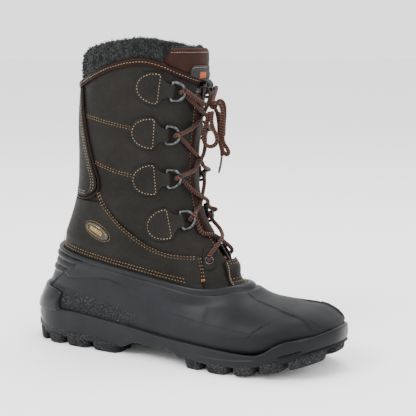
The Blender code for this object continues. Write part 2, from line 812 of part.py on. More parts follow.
def ring_frame(frame):
    """Centre of the bar and the ring's own axes: towards the tip, up the bar, out."""
    spot, forward, up, out = frame
    towards = forward * math.cos(RING_SWING_OUT) + out * math.sin(RING_SWING_OUT)
    outward = out * math.cos(RING_SWING_OUT) - forward * math.sin(RING_SWING_OUT)
    return spot + out * BAR_HEIGHT, towards, up, outward


def d_ring(name, frame, look, group):
    """Steel ring whose straight side turns in the leather loop; its origin is on that axis."""
    bar, towards, up, outward = ring_frame(frame)
    part = tube(name, [(x, y, 0) for x, y in ring_outline()], RING_WIRE, look, group, cyclic=True, resolution=1)
    axes = Matrix((towards, up, towards.cross(up))).transposed().to_4x4()
    part.matrix_world = Matrix.Translation(bar * MM) @ axes
    return part


def eyelet(name, frame, look, group):
    """Flanged steel eyelet, turned."""
    spot, forward, up, out = frame
    outline = ((4.2, 3.0), (4.2, 2.3), (2.75, 2.3), (2.75, -2.6), (EYELET_HOLE, -2.6), (EYELET_HOLE, 3.0))
    mesh = bpy.data.meshes.new(name)
    edges = [(i, (i + 1) % len(outline)) for i in range(len(outline))]
    mesh.from_pydata([(r, 0, h) for r, h in outline], edges, [])
    part = finish(name, mesh, look, group)
    screw = part.modifiers.new("turn", "SCREW")
    screw.steps = 14
    screw.render_steps = 14
    screw.use_merge_vertices = True
    screw.merge_threshold = 0.00001
    part.matrix_world = Matrix.Translation(spot * MM) @ out.to_track_quat("Z", "Y").to_matrix().to_4x4()
    return part


def eyelet_cutter(name, frame, group):
    spot, forward, up, out = frame
    bpy.ops.mesh.primitive_cylinder_add(vertices=14, radius=3.1 * MM, depth=30 * MM)
    cutter = bpy.context.object
    cutter.name = name
    cutter.matrix_world = Matrix.Translation(spot * MM) @ out.to_track_quat("Z", "Y").to_matrix().to_4x4()
    for owner in list(cutter.users_collection):
        owner.objects.unlink(cutter)
    group.objects.link(cutter)
    return hide_cutter(cutter)


def eyelet_tab(name, tree, frame, look, group):
    """Rounded leather tab under the eyelet."""
    spot, forward, up, out = frame
    rows = []
    for along, reach in ((11, 4.6), (6, 5.4), (1, 5.8), (-4, 5.8), (-7, 4.8), (-9, 2.2)):
        rows.append([drape(tree, spot + up * along + forward * reach * share, out, OVERLAY_OFFSET + 0.2)
                     for share in (-1, -0.4, 0.4, 1)])
    mesh = grid_mesh(name, rows)
    part = finish(name, mesh, look, group)
    normal = mesh.polygons[0].normal
    return solidify(part, OVERLAY_THICKNESS, offset=-1 if normal.dot(out) > 0 else 1)


def badge(tree, look, group):
    """Oval badge on the lateral quarter."""
    spot, forward, up, out = surface_frame(tree, -67, 117, LATERAL, lean=0)
    tilt = math.radians(-25)
    long_axis = forward * math.cos(tilt) + up * math.sin(tilt)
    short_axis = up * math.cos(tilt) - forward * math.sin(tilt)
    rows = []
    for i in range(9):
        a = math.pi * (i + 0.5) / 9
        along, reach = -13.5 * math.cos(a), 5.6 * math.sin(a)
        rows.append([drape(tree, spot + long_axis * along + short_axis * reach * share, out, 3.4)
                     for share in (-1, -0.33, 0.33, 1)])
    mesh = grid_mesh("badge", rows)
    part = finish("badge", mesh, look, group)
    normal = mesh.polygons[0].normal
    return solidify(part, 1.0, offset=-1 if normal.dot(out) > 0 else 1)


# ---------------------------------------------------------------- lace

def front_point(tree, angle, z, offset):
    """Point off the front of the shaft, by the angle from straight ahead."""
    a = math.radians(angle)
    start = Vector((-25, 0, z))
    spot, normal = tree.ray_cast(start, Vector((math.cos(a), -math.sin(a), 0)))[:2]
    if normal.dot(spot - start) < 0:
        normal = -normal
    return spot + normal * offset


def ring_turn(frame, rise):
    """The lace's turn round a ring's tip: in under the wire, up through the ring, out over it."""
    bar, towards, up, outward = ring_frame(frame)
    tip = bar + towards * RING_DEPTH + outward * 0.5
    gap = RING_WIRE + LACE_RADIUS + 1.0
    points = []
    for degrees, lift in ((-70, -2.2), (-112, -1.5), (-156, -0.5), (156, 0.5), (112, 1.5), (70, 2.2)):
        a = math.radians(degrees)
        points.append(tip + (towards * math.cos(a) + outward * math.sin(a)) * gap + up * lift * rise)
    return points


def lace_half(tree, frames, eyelet_frame, start_side):
    """The lace's run on the way down from the knot to one eyelet, as route points."""
    route = []
    crossings = (229.5, 189.5, 149.5, 113)
    side = start_side
    for k in range(4):
        route += ring_turn(frames[(k, side)], 1)[::-1]
        high = (k % 2 == 0) == (side == LATERAL)
        level = 6.6 if high else 2.6
        z_from, z_to = RINGS[k][1], RINGS[k + 1][1] if k < 3 else EYELET_Z + 6
        tip_side = side
        if side == MEDIAL:
            route.append(front_point(tree, -21, crossings[k] + 0.5 * (z_from - crossings[k]), 5.4))
        route.append(front_point(tree, tip_side * 13, crossings[k] + 0.28 * (z_from - crossings[k]), level + 1.4))
        route.append(front_point(tree, 0, crossings[k], level))
        if k < 3:
            route.append(front_point(tree, -tip_side * 13, crossings[k] + 0.28 * (z_to - crossings[k]), level + 1.8))
            if side == LATERAL:
                route.append(front_point(tree, -21, crossings[k] + 0.5 * (z_to - crossings[k]), 5.4))
        side = -side
    spot, forward, up, out = eyelet_frame
    route += [spot + out * 7.5 + up * 4.5, spot + out * 4, spot, spot - out * 3.4]
    return route


def lace_run(tree, frames, eyelets, look, group):
    """The held lace: knot, rings, both eyelets, the bar between them and back to the knot."""
    down = lace_half(tree, frames, eyelets[LATERAL], LATERAL)
    back = lace_half(tree, frames, eyelets[MEDIAL], MEDIAL)
    bar = [eyelets[LATERAL][0] - eyelets[LATERAL][3] * 5.2 + Vector((1.6, 2.6, 0.2)),
           front_point(tree, 7, 95.5, -4.8), front_point(tree, 0, 95.5, -3.5), front_point(tree, -7, 95.5, -4.8),
           eyelets[MEDIAL][0] - eyelets[MEDIAL][3] * 5.2 + Vector((1.6, -2.6, 0.2))]
    first = [KNOT + Vector((-3.4, -4.6, 0.4)), KNOT + Vector((-6.5, -9.5, 2.2))]
    last = [KNOT + Vector((-6.5, 9.5, 2.2)), KNOT + Vector((-3.4, 4.6, 0.4))]
    route = first + down + bar + back[::-1] + last
    return tube("lace_run", eased_route(route, 9), LACE_RADIUS, look, group, resolution=1)


def lace_knot(look, group):
    bpy.ops.mesh.primitive_uv_sphere_add(segments=12, ring_count=8, radius=1)
    part = bpy.context.object
    part.name = "lace_knot"
    part.data.transform(Matrix.Diagonal((0.0038, 0.0040, 0.0040, 1)))
    part.location = KNOT * MM
    part.data.materials.append(look)
    for owner in list(part.users_collection):
        owner.objects.unlink(part)
    group.objects.link(part)
    return part


# ---------------------------------------------------------------- assembly

def build():
    clear_scene()
    parts = collection("insulated_boot")
    cutters = collection("cutters")
    tree = form_tree()

    leather = material("waxed_leather", (0.030, 0.026, 0.022), 0.55)
    trim = material("brown_leather", (0.060, 0.022, 0.012), 0.5)
    rubber = material("moulded_rubber", (0.036, 0.038, 0.041), 0.42)
    tread = material("tread_rubber", (0.020, 0.020, 0.021), 0.75)
    gloss = material("clip_plastic", (0.030, 0.031, 0.033), 0.3)
    fleece = material("fleece", (0.050, 0.055, 0.062), 0.95)
    felt = material("felt", (0.20, 0.20, 0.21), 0.9)
    board = material("fibre_board", (0.28, 0.20, 0.12), 0.8)
    steel = material("steel", (0.55, 0.56, 0.58), 0.25, 1.0)
    cord = material("lace_cord", (0.075, 0.020, 0.012), 0.7)
    webbing = material("webbing", (0.015, 0.015, 0.016), 0.8)
    gold = material("badge_metal", (0.55, 0.38, 0.14), 0.35, 1.0)
    tip = material("aglet_plastic", (0.025, 0.010, 0.008), 0.35)

    outsole(tree, tread, parts, cutters)
    wall_band("heel_clip", spread(112, 248, 16), lambda x: spline_value(WALL_LINE, x) + 1,
              lambda x: max(spline_value(CLIP_LINE, x), spline_value(WALL_LINE, x) + 3), gloss, parts)
    rubber_shell(rubber, parts)
    plank("shank", -72, 22, 36, LUG_DEPTH + 7.4, LUG_DEPTH + 8.4, steel, parts)
    plank("insole_board", -112, 110, 26, LUG_DEPTH + 8.8, LUG_DEPTH + 9.8, board, parts)
    plank("footbed", -114, 108, 29, LUG_DEPTH + 18, LUG_DEPTH + 21, felt, parts)
    lining(felt, parts)
    eyelets = {}
    holes = {}
    for side, word in ((LATERAL, "lateral"), (MEDIAL, "medial")):
        eyelets[side] = surface_frame(tree, EYELET_X, EYELET_Z, side)
        holes[side] = eyelet_cutter("hole_" + word, eyelets[side], cutters)
        cut(shaft_panel("shaft_" + word, side, leather, parts), holes[side])
        lower_quarter("lower_quarter_" + word, side, leather, parts)
        cut(eyelet_tab("eyelet_tab_" + word, tree, eyelets[side], leather, parts), holes[side])
        eyelet("eyelet_" + word, eyelets[side], steel, parts)
    backstay(leather, parts)
    backstay_piping(trim, parts)
    top_binding(trim, parts)
    fleece_cuff(fleece, parts)
    vamp(leather, parts)
    tongue(trim, parts)
    tongue_pad(trim, parts)
    tongue_fleece(fleece, parts)
    tongue_patch(webbing, parts)
    tongue_label(webbing, parts)
    pull_tab(webbing, parts)
    badge(tree, gold, parts)

    frames = {}
    for k, (x, z, lean) in enumerate(RINGS):
        for side, word in ((LATERAL, "lateral"), (MEDIAL, "medial")):
            setback = MEDIAL_RING_SETBACK if side == MEDIAL else 0
            frames[(k, side)] = surface_frame(tree, x - setback, z, side, lean)
            ring_tab(f"ring_tab_{word}_{k + 1}", tree, frames[(k, side)], leather, parts)
            d_ring(f"d_ring_{word}_{k + 1}", frames[(k, side)], steel, parts)

    lace_run(tree, frames, eyelets, cord, parts)
    lace_knot(cord, parts)
    for name, route in (("bow_loop_left", LEFT_LOOP), ("bow_loop_right", RIGHT_LOOP), ("tail_near", NEAR_TAIL),
                        ("tail_far", FAR_TAIL)):
        tube(name, smooth_route(route, 5), LACE_RADIUS, cord, parts)
    tube("aglet_near", NEAR_AGLET, 1.1, tip, parts)
    tube("aglet_far", FAR_AGLET, 1.1, tip, parts)


build()
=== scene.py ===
"""Visual model of an insulated winter boot for the right foot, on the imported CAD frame.

Frame: +X toe, -Y outer side, +Z up. Lengths in the tables are millimetres.
"""
import json
import math

import bpy
import numpy as np
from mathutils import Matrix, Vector
from mathutils.bvhtree import BVHTree
from mathutils.kdtree import KDTree

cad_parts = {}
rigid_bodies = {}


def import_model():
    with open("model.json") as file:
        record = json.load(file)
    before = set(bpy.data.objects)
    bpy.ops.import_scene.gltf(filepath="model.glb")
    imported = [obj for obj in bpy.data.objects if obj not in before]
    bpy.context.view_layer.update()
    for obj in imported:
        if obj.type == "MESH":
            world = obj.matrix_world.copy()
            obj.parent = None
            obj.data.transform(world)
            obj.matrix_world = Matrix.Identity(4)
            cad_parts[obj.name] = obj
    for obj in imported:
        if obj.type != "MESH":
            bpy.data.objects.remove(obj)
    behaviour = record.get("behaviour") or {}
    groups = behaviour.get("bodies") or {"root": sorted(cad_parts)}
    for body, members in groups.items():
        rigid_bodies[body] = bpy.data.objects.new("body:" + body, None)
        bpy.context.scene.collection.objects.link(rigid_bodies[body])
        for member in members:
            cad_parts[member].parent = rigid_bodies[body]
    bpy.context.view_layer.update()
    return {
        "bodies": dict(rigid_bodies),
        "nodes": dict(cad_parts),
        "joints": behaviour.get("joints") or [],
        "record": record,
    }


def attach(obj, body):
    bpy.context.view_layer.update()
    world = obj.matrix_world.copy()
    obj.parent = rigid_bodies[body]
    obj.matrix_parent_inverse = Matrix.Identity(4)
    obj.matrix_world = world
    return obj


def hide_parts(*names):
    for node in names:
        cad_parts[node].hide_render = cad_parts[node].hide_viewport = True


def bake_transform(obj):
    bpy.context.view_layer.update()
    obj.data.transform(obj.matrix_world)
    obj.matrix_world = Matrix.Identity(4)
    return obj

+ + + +

### EXERCISE BRIEF
Retype precisely, and only, the span of lines that opens at the line containing "lace_run(tree, frames, eyelets, cord, parts)" and closes at the line containing "before = set(bpy.data.objects)", both inclusive.

### ANSWER BELOW
    lace_run(tree, frames, eyelets, cord, parts)
    lace_knot(cord, parts)
    for name, route in (("bow_loop_left", LEFT_LOOP), ("bow_loop_right", RIGHT_LOOP), ("tail_near", NEAR_TAIL),
                        ("tail_far", FAR_TAIL)):
        tube(name, smooth_route(route, 5), LACE_RADIUS, cord, parts)
    tube("aglet_near", NEAR_AGLET, 1.1, tip, parts)
    tube("aglet_far", FAR_AGLET, 1.1, tip, parts)


build()
=== scene.py ===
"""Visual model of an insulated winter boot for the right foot, on the imported CAD frame.

Frame: +X toe, -Y outer side, +Z up. Lengths in the tables are millimetres.
"""
import json
import math

import bpy
import numpy as np
from mathutils import Matrix, Vector
from mathutils.bvhtree import BVHTree
from mathutils.kdtree import KDTree

cad_parts = {}
rigid_bodies = {}


def import_model():
    with open("model.json") as file:
        record = json.load(file)
    before = set(bpy.data.objects)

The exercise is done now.